Why did you choose to create works in Beijing?

Creating the pieces in Beijing is a way of living in a unique context. Each work is composed of many stories, and the details of these stories are explained through the painting. I don’t speak a word of Chinese, so the exhibition “Smog By Night” stems from this lack of understanding.

 

What is the relationship between your paintings and China?

“By Night” began with pictures taken when I was traveling in Montreal and New York, but a lot of these paintings come from pictures that I took four years ago on my first trip to China. There are a lot of night landscapes, particularly in the streets of Beijing and the suburbs, which reflect the particular aesthetic of deserted streets, dim lights, and true darkness. I find this contrast striking.

Likewise, I’m particularly interested in working with silkscreen printing here because there’s a long history of this medium in China. However, it’s a young medium in Western culture, especially in art. I’m trying to find visual connections between these two distant worlds, in order to create an unlikely point of view, a sensation of floating.

 

Why do you use photographs in your paintings and prints?

I use a camera as a tool for analysis.

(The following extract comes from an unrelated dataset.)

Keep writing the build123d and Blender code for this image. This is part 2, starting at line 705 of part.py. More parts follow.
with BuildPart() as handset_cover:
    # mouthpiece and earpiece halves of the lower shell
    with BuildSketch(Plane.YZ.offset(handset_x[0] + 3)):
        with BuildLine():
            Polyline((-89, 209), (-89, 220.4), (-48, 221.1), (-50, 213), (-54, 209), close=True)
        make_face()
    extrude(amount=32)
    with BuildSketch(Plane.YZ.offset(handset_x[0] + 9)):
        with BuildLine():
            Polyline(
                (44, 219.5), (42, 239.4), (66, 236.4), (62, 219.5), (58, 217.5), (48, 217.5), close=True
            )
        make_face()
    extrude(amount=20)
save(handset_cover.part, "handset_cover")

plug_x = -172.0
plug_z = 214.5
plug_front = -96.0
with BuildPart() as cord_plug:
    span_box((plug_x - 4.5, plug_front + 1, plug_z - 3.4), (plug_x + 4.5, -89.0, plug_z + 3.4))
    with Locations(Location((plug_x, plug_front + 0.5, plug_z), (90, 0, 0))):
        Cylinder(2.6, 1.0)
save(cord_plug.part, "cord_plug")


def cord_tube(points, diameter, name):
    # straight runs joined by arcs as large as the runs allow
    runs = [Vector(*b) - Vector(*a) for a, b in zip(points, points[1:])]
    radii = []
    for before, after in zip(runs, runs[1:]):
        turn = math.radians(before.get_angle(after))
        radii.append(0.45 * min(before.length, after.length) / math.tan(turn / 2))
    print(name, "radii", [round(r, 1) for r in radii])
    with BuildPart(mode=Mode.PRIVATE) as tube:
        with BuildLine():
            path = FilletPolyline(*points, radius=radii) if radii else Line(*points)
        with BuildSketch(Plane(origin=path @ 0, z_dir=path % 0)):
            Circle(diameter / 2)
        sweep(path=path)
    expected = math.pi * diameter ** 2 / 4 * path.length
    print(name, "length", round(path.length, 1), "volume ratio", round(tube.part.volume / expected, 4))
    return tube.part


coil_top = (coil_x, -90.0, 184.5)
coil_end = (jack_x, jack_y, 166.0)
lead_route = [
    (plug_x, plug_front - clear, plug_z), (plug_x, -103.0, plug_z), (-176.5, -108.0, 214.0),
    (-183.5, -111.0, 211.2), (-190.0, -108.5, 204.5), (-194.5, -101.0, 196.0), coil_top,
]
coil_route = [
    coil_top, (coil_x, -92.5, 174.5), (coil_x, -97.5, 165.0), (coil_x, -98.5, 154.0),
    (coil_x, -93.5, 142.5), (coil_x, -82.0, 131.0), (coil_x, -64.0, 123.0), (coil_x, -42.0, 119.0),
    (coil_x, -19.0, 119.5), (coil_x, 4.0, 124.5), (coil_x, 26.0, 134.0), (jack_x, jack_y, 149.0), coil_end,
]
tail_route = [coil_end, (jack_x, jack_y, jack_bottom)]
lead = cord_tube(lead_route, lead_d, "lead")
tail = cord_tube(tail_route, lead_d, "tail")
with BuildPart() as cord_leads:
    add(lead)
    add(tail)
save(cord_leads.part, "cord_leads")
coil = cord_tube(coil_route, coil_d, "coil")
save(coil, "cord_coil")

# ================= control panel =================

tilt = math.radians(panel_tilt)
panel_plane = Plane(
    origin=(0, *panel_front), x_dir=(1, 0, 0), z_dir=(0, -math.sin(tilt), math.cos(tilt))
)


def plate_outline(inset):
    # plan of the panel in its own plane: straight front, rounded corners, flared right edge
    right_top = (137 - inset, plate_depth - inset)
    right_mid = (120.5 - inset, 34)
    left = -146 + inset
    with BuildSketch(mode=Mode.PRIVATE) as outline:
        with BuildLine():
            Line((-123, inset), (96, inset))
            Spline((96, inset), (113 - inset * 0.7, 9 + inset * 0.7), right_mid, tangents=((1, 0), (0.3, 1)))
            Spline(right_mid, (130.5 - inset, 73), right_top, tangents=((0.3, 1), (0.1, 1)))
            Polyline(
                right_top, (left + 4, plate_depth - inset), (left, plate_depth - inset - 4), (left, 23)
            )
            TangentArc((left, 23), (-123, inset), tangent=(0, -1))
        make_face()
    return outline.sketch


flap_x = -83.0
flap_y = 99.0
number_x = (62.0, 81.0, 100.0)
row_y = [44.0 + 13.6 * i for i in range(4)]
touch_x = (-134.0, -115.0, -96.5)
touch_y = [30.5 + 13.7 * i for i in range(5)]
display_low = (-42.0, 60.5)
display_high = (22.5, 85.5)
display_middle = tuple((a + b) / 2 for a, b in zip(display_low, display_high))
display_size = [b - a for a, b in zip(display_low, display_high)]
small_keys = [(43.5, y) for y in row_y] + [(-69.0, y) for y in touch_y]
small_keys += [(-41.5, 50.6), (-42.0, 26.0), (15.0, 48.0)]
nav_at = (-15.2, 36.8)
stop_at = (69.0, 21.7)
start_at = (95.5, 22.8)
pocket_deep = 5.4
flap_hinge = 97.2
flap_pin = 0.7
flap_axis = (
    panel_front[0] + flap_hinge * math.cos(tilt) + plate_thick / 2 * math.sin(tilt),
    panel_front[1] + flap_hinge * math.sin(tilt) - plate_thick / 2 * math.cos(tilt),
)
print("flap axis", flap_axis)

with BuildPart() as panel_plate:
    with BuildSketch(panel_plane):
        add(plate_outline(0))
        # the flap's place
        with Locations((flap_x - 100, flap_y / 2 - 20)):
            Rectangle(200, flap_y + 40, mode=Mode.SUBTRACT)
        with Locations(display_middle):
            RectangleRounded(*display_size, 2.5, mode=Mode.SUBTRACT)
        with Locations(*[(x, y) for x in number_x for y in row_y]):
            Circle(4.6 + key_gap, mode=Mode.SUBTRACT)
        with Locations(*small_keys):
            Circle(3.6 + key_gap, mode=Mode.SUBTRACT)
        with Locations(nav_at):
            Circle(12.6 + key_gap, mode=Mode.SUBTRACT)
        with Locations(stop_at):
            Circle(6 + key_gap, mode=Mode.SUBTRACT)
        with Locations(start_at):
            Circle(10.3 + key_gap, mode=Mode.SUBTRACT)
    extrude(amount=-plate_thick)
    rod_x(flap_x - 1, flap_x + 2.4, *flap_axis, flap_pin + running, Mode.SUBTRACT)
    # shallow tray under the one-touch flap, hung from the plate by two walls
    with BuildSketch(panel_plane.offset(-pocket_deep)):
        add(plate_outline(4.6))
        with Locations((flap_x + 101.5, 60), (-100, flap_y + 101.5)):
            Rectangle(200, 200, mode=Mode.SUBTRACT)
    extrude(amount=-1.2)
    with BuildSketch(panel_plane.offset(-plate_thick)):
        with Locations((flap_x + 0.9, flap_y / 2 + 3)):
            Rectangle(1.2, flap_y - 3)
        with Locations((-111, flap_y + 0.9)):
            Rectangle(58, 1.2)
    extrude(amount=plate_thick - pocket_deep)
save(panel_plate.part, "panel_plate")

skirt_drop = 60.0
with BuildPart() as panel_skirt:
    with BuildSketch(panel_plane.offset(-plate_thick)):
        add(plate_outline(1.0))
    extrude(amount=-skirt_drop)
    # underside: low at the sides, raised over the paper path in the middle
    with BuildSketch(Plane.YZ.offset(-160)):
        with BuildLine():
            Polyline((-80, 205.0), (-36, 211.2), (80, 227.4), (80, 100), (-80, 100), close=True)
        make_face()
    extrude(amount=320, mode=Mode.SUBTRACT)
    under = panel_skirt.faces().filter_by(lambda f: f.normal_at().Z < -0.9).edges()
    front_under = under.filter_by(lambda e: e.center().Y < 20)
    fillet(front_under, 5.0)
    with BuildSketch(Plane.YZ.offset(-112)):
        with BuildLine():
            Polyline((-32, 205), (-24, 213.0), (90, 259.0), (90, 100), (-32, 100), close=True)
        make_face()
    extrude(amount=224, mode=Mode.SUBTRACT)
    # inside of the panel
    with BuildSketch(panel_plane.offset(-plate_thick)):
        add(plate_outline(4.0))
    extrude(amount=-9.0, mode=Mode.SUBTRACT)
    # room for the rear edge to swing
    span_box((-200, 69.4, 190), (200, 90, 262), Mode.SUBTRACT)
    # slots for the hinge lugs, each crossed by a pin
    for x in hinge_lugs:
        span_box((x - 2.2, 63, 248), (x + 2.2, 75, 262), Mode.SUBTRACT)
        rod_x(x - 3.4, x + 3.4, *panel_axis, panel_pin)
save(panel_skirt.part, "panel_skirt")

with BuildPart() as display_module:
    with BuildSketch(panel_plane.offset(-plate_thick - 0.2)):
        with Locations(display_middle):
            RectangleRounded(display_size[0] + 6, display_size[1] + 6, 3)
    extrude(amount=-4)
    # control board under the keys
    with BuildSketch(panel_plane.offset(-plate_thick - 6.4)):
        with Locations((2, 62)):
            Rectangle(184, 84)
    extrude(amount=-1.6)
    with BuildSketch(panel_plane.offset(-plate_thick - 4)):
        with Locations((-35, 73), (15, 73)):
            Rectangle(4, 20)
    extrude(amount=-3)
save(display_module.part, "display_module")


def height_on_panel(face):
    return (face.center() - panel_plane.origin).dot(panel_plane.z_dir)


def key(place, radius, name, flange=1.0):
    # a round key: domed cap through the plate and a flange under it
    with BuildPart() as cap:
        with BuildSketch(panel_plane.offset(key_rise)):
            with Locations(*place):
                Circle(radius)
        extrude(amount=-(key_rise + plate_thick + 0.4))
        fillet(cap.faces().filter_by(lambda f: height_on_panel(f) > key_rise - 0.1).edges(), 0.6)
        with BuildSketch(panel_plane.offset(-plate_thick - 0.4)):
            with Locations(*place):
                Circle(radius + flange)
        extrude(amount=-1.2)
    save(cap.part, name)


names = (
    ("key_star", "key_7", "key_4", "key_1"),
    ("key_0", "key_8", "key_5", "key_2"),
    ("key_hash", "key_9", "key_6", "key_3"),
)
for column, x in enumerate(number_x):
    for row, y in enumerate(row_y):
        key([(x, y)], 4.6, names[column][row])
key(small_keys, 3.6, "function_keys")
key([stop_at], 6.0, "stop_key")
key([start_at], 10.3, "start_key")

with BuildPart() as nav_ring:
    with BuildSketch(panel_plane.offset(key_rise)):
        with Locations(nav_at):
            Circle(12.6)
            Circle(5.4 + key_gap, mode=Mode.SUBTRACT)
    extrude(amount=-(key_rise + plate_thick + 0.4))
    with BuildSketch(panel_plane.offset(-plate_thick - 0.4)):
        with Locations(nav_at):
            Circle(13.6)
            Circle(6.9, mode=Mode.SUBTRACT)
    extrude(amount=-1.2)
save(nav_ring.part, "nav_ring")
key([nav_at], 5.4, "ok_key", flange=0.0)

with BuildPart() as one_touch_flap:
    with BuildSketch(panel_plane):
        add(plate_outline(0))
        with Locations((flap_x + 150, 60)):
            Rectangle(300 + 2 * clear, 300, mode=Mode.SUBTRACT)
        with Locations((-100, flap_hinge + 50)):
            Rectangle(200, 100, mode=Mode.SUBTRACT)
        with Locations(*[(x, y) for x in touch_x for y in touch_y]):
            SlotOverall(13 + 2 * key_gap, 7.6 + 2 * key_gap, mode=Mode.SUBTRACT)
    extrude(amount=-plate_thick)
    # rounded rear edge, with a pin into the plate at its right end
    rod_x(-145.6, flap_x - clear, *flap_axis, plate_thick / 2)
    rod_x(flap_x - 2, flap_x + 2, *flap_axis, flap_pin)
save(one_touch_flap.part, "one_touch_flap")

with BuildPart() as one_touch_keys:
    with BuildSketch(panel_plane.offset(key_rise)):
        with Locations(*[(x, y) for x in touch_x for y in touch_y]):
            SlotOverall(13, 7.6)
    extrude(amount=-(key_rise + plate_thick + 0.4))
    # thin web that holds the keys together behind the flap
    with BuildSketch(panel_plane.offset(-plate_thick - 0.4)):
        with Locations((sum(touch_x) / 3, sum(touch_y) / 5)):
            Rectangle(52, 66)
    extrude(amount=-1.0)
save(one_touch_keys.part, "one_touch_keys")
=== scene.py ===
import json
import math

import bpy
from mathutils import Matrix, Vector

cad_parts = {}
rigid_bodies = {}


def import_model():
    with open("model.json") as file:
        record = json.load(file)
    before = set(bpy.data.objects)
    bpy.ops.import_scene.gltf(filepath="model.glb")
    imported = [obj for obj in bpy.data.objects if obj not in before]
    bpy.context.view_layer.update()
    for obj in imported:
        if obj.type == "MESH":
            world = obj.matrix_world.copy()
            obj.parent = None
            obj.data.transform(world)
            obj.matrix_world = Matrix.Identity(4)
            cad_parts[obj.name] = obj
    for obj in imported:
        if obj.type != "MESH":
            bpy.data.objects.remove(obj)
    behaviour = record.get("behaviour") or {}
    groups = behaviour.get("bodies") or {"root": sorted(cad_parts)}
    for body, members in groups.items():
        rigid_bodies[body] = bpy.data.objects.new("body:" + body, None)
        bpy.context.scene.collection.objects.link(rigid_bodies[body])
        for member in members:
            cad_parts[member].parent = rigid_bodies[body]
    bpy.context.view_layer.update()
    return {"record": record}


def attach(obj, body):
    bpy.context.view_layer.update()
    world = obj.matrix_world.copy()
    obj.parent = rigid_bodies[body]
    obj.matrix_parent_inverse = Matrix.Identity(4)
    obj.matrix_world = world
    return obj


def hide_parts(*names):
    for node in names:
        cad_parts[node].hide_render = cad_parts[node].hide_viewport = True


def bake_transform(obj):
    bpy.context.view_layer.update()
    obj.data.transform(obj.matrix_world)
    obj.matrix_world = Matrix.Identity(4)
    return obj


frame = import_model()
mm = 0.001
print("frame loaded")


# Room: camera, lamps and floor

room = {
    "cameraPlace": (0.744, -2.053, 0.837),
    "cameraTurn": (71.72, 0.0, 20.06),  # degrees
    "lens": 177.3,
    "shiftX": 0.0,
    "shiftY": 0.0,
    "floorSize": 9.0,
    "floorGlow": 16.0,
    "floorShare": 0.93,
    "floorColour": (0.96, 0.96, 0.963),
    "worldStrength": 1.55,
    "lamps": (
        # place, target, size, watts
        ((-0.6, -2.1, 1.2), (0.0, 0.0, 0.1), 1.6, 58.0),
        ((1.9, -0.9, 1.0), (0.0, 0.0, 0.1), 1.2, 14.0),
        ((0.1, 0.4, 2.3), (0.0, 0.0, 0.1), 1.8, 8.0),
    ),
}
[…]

After that, I decide if it makes more sense to paint or print it on a flat surface, or whether it should be made more concrete in installation or sculpture. The photos are just a starting point for my work, a way to bring details from the outside into my studio. I’m not what most people would call a “good photographer;” most of my photos are blurry or poorly-framed. My paintings are an exercise that helps me try to better remember a scene. I try to nail them down these glimmers of memory between the darkness and the shadows.

 

Why is night such an important theme in your work?

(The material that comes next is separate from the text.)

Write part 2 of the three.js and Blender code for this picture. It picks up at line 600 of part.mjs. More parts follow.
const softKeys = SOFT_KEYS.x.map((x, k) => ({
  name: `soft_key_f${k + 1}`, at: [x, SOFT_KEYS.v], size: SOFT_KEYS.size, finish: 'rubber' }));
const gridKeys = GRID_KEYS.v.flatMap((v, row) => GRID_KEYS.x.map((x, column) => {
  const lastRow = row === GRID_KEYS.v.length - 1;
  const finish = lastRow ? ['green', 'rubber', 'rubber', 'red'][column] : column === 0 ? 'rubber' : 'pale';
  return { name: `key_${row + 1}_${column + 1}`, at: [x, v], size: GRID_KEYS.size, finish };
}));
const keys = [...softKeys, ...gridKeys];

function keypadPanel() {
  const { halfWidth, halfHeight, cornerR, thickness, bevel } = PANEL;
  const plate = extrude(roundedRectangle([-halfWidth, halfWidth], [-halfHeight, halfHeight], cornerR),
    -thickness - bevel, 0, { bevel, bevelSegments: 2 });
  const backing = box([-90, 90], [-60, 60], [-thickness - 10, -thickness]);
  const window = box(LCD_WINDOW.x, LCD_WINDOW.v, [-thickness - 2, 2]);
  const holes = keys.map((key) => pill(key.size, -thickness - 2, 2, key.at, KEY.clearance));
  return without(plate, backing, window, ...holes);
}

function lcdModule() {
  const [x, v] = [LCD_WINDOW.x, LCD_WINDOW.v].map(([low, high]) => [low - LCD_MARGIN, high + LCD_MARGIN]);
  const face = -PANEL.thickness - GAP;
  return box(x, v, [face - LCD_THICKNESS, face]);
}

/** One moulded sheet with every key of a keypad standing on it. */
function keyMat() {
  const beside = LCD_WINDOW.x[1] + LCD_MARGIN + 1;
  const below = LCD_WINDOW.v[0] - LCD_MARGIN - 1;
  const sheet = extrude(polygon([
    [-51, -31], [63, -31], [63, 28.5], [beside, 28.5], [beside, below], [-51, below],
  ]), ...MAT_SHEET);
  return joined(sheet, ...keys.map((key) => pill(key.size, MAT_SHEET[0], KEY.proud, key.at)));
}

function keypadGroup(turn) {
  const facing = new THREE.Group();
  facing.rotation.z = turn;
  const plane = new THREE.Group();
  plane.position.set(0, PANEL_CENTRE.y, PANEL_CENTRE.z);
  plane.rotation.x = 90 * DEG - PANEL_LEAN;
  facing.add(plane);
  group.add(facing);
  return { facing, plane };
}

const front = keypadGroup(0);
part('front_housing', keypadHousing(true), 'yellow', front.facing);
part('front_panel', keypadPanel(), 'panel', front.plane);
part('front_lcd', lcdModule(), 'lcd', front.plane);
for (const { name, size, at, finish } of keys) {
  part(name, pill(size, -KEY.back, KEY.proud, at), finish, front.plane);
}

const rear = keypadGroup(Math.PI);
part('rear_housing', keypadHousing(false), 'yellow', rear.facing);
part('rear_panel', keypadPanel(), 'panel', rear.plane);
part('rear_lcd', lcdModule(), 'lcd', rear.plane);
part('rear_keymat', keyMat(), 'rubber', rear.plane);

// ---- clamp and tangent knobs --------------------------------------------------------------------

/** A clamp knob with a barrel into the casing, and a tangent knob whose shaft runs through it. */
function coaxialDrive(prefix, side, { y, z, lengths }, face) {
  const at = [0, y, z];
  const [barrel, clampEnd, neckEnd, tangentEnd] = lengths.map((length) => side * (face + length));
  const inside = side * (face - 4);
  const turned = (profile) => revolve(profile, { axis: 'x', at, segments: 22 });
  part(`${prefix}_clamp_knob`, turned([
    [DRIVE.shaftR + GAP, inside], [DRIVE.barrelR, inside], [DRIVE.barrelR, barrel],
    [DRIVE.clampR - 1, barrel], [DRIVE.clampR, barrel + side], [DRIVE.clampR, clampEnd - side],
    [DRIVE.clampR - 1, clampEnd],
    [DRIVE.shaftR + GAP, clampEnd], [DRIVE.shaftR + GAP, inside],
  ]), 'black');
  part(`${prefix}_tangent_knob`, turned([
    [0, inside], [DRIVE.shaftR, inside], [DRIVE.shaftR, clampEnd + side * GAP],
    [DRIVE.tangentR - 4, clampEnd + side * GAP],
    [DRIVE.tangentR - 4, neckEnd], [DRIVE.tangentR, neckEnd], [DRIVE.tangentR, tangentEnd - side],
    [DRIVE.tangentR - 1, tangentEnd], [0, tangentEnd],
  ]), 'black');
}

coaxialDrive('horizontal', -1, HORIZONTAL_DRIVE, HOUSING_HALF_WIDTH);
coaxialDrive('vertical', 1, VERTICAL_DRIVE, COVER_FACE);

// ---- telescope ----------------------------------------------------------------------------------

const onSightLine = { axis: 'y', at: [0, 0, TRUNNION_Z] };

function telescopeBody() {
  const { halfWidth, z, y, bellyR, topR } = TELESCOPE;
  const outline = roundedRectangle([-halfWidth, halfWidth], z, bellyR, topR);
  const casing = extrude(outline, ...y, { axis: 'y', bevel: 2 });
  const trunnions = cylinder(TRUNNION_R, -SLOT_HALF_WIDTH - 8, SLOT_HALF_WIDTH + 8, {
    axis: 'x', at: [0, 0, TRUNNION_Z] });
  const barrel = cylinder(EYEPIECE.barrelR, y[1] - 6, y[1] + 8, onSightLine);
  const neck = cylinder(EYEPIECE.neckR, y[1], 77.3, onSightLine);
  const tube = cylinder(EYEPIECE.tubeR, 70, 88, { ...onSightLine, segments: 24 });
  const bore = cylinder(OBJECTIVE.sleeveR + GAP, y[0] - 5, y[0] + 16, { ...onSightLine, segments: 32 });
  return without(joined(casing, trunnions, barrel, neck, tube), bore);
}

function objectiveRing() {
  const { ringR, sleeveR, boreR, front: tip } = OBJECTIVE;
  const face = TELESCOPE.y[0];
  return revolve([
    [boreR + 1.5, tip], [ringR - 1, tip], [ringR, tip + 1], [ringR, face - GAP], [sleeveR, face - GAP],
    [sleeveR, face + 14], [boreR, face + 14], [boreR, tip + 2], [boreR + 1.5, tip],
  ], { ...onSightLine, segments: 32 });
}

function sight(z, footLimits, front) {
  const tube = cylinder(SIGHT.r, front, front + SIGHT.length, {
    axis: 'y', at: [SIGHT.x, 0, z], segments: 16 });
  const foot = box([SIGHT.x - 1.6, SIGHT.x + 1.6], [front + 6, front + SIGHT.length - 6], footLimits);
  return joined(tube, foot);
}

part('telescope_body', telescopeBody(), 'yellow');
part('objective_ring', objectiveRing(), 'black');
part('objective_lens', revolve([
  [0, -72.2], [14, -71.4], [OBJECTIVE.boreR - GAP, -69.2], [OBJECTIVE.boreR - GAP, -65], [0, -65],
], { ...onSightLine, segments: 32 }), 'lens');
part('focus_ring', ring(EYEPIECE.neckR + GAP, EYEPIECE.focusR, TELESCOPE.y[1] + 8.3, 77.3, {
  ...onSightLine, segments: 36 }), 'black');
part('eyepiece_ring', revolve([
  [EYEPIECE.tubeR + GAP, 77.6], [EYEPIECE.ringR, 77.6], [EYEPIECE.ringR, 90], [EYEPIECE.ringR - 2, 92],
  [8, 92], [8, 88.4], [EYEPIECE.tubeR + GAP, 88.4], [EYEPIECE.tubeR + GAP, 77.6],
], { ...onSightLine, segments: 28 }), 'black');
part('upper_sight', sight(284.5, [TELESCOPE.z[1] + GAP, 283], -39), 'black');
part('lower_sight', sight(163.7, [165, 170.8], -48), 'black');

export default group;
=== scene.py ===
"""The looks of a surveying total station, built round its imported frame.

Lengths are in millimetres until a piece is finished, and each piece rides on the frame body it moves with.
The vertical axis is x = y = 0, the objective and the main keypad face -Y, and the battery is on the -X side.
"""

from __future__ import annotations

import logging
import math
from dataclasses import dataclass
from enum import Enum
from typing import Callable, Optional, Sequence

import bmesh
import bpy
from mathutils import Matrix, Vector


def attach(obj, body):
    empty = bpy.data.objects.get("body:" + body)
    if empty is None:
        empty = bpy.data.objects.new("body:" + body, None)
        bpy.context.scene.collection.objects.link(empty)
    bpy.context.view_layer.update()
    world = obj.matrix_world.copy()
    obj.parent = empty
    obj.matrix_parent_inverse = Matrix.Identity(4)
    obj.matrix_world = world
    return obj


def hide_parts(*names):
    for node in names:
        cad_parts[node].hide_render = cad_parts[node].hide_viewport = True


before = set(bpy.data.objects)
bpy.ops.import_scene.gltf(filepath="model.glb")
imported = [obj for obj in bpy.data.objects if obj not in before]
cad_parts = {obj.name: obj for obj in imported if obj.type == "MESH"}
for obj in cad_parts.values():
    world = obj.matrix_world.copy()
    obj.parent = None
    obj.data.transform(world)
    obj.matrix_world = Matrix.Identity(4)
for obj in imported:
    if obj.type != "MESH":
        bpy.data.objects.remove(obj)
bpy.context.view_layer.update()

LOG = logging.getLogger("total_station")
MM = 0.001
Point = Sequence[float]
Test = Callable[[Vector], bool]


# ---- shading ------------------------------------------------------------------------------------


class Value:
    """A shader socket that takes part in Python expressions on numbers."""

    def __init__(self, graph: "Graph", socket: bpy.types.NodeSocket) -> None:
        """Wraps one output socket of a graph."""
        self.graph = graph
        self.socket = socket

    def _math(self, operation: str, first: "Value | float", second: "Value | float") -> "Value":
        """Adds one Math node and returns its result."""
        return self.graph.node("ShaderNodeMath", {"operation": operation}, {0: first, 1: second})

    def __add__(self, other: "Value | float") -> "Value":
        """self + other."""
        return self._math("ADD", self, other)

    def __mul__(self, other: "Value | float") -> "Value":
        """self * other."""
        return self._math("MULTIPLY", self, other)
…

Naturally, paint pigments reflect different colors on the light spectrum. The night could be considered a simple way to think about light, but you can achieve cool or warm blacks, with a little bit of blue, red, green, or yellow. For example, there are a lot of color differences between neon light and lamp light. I’m interested in the subtleties and atmospheric effects that emerge in my paintings when you add a little bit more of one color or another.

 

Why have you focused on “smog?” Isn’t smog somewhat ominous?

I don’t really find it ominous, unless it is a strange atmosphere. The word “smog” itself is really important for me, because it is the collage of two different words, “smoke” and “fog,” a neologism stemming from two abstract things. My work usually centers on the bonding of two elements in order to bring out different meanings. The viewer can decide if it’s ominous or not; that’s not my place to say.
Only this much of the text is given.